Once applied, the foam will begin to rise and should cure for a minimum of one-half hour. If the material does not adequately fill the opening, additional material can be applied within four to five minutes or as soon as the material is tack free. If the material exceeds the opening, trim away excess foam with a knife or grinder to level of the adjoining roof area.
Once the fill material has properly cured, thoroughly clean the surface and apply the protective coating. The protective coating should be brushed on at a rate of 25 to 30 mils. This application is completed using a two-coat procedure with a minimum four- to six-hour drying time between coats. The same drying time should be used prior to trafficking over the completed repair.
In recent years, a number of manufacturers have developed coatings designed to extend the service life of SPF systems. These types of repairs are surface repairs and do not include removal of the SPF. The coatings are primarily 100-percent-acrylic-elastomer-based coatings that can be applied directly to the polyurethane in all instances except where a silicone coating is applied. Acrylics generally do not adhere to silicone surfaces. One advantage to the use of these products in repair applications is ease of application (no two-component mixing required). In addition, they utilize conventional repair methods and are VOS/VOC-compliant materials.

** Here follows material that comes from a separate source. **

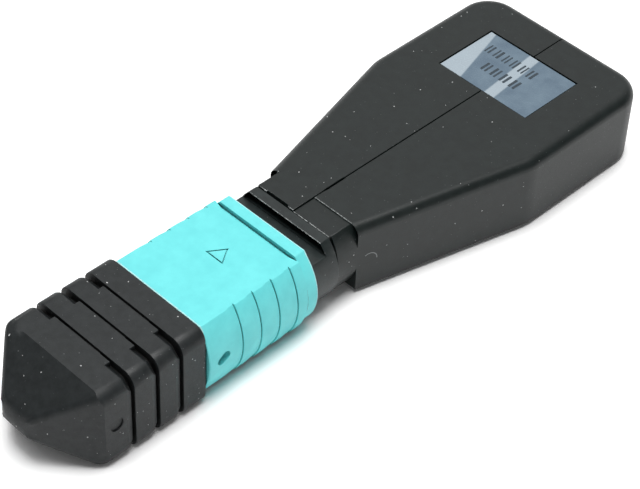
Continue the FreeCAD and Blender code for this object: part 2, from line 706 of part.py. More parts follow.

When completing these repairs, follow the instructions of the coating manufacturer for proper application rates. Steps in this process generally include thorough surface cleaning and abrasion to remove any chalk and repairs to the surface, followed by the application of the new coating. Repairs to the SPF surface are completed with approved adhesives and fabrics.
Although most conventional roofing contractors do not apply SPF systems, there are a number of these existing systems that require annual repair and maintenance. If contractors follow the procedures required to complete these repairs they will make themselves more valuable to building owners and in turn increase their workload and improve the bottom line.